## TASK REQUIREMENTS
Copy every line of the records below where the word "handed" occurs.

## MATERIAL PROVIDED
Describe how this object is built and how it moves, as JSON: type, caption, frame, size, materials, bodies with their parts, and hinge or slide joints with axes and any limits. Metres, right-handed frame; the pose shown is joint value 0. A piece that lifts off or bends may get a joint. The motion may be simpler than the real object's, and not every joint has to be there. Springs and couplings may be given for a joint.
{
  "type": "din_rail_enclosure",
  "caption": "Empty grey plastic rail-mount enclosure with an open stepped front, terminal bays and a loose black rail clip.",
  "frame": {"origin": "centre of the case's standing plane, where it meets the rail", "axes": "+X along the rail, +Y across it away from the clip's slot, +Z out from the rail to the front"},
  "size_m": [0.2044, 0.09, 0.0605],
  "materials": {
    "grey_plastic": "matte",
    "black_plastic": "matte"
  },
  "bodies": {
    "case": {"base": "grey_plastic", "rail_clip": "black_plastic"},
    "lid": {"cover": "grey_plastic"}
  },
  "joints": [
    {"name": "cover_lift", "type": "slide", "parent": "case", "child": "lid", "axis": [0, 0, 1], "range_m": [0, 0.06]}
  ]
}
...
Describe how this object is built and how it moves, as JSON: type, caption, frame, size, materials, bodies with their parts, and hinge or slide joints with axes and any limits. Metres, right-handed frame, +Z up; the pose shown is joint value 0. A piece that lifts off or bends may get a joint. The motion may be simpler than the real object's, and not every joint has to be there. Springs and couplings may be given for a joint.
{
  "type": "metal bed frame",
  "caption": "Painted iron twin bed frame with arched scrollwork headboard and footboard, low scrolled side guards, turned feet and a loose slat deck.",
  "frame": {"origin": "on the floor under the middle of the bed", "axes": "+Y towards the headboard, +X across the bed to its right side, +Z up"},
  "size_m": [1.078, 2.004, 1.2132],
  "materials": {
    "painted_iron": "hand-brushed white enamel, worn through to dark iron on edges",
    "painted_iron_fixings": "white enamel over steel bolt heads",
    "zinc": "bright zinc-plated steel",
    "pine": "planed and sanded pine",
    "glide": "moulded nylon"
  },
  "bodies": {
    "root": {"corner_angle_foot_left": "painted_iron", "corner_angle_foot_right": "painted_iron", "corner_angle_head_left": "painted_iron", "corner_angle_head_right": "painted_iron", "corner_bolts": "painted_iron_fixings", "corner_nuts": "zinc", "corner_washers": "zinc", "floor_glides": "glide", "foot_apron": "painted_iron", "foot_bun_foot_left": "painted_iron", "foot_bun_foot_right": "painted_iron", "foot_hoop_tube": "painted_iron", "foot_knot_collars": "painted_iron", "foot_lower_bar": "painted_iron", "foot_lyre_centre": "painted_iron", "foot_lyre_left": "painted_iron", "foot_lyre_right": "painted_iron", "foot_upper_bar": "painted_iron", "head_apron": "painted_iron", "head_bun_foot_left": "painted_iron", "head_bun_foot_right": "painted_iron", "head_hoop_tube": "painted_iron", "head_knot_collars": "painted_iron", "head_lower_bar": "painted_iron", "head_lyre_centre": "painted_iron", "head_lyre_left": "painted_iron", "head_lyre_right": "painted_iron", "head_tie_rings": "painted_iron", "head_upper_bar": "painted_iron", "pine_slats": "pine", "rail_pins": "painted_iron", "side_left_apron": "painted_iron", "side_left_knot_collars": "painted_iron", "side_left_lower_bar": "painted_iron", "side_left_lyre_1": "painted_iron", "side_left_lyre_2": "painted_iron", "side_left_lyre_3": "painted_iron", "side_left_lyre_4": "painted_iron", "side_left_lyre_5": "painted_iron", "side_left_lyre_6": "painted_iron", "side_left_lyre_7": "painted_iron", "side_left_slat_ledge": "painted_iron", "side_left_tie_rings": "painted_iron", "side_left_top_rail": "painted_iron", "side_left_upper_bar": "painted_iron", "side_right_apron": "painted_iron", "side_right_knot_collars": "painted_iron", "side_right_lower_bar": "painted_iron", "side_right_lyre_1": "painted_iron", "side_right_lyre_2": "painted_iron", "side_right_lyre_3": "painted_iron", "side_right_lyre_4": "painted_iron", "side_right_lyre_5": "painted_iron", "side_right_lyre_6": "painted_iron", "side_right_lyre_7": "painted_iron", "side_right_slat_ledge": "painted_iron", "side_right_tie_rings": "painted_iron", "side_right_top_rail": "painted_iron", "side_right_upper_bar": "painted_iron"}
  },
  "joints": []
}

## EXERCISE RESULT
Describe how this object is built and how it moves, as JSON: type, caption, frame, size, materials, bodies with their parts, and hinge or slide joints with axes and any limits. Metres, right-handed frame; the pose shown is joint value 0. A piece that lifts off or bends may get a joint. The motion may be simpler than the real object's, and not every joint has to be there. Springs and couplings may be given for a joint.
Describe how this object is built and how it moves, as JSON: type, caption, frame, size, materials, bodies with their parts, and hinge or slide joints with axes and any limits. Metres, right-handed frame, +Z up; the pose shown is joint value 0. A piece that lifts off or bends may get a joint. The motion may be simpler than the real object's, and not every joint has to be there. Springs and couplings may be given for a joint.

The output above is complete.